After Uri and before the surgical strikes, Prime Minister Narendra Modi had seemed to caution the peoples of India and Pakistan against turning on each other — their common enemy, he had reminded them from a BJP conclave in Kozhikode, was poverty and illiteracy, unemployment and infant and maternal mortality. A few days later, the surgical strikes followed and in their immediate aftermath, important distinctions were still being made. The strikes, it was reiterated, were “surgical”, targeted specifically at terror infrastructure, implying they were not against Pakistan’s people. Having carried them out, the NDA government appeared restrained and the Opposition, across the political spectrum, lent it its support. Of course, that show of unity was not going to last, and questions were bound to break through — as they have. In a lively democracy, that the government should be asked questions on issues of war and peace is not a problem and must not be seen to be so. It is welcome. Yet there is a problem here and it is this: In the past few days, there is a terrible blunting and collapse of vital distinctions. And just as the ruling regime led the way in setting a tone of sobriety earlier, it must accept the larger share of the blame for the current unravelling.

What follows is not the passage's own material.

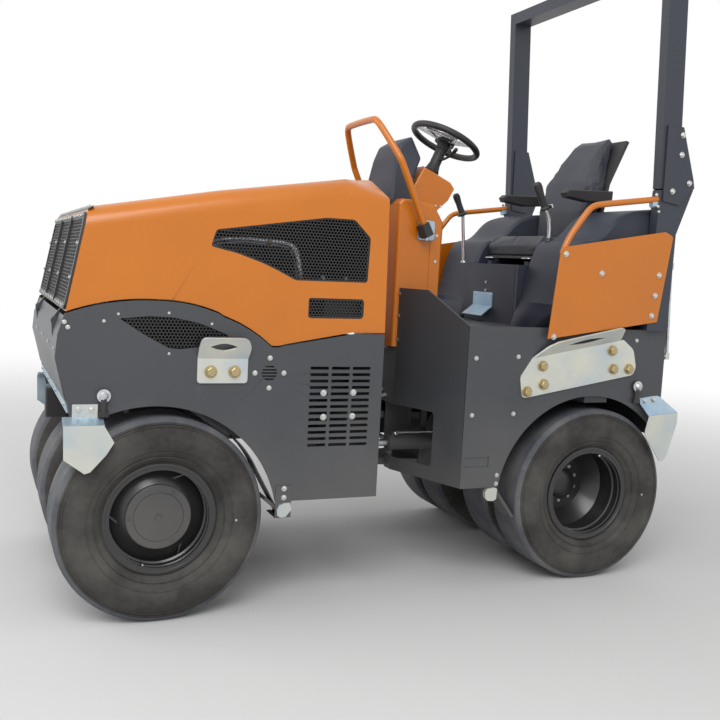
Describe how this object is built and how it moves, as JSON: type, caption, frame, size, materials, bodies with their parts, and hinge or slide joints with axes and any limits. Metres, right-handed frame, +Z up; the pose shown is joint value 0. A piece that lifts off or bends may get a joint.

On Friday, a day after Congress vice president Rahul Gandhi had, in a particularly coarse and graceless choice of words, accused the PM of hiding behind the “blood” of jawans and of “dalali”or politically cashing in on their sacrifice, BJP president Amit Shah responded to the Congress’s questions and Rahul’s criticism by waving the flag in their face. To ask any questions about the surgical strikes, suggested Shah, was to demoralise the Indian army and to incur the wrath of the Indian people. It was a rhetorical and political stratagem that effectively sought to draw a new line within — between the government, the army and the people on one side and the Congress-AAP-opposition on the other. Shah went further. The Congress, he said, was aligning itself not with “janata ka utsah”, the people’s enthusiasm, and “sena ka manobal”, the resolve of the army, but with “Pakistan ki nirasha”, the disappointment of Pakistan. Let Rahul Gandhi worry about Pakistan’s stability, he retorted to a question. On Thursday, Defence Minister Manohar Parrikar had presided over the stage in Agra and Lucknow where senior BJP functionaries, including the state BJP president, hurled threats of flying the “tricolour in Islamabad” and of “hitting them with an atom bomb”.
It does not behove the president of India’s ruling party to deflect questions by insinuating that the country’s main opposition party is unpatriotic. It goes against the spirit and substance of the prime minister’s Kozhikode message when his senior colleagues paint the current situation as a confrontation between all of India and all of Pakistan. As the country heads into a fractious poll season, both parties need to be careful about the faultlines they open up. To suggest there is an enemy within hurts the national interest.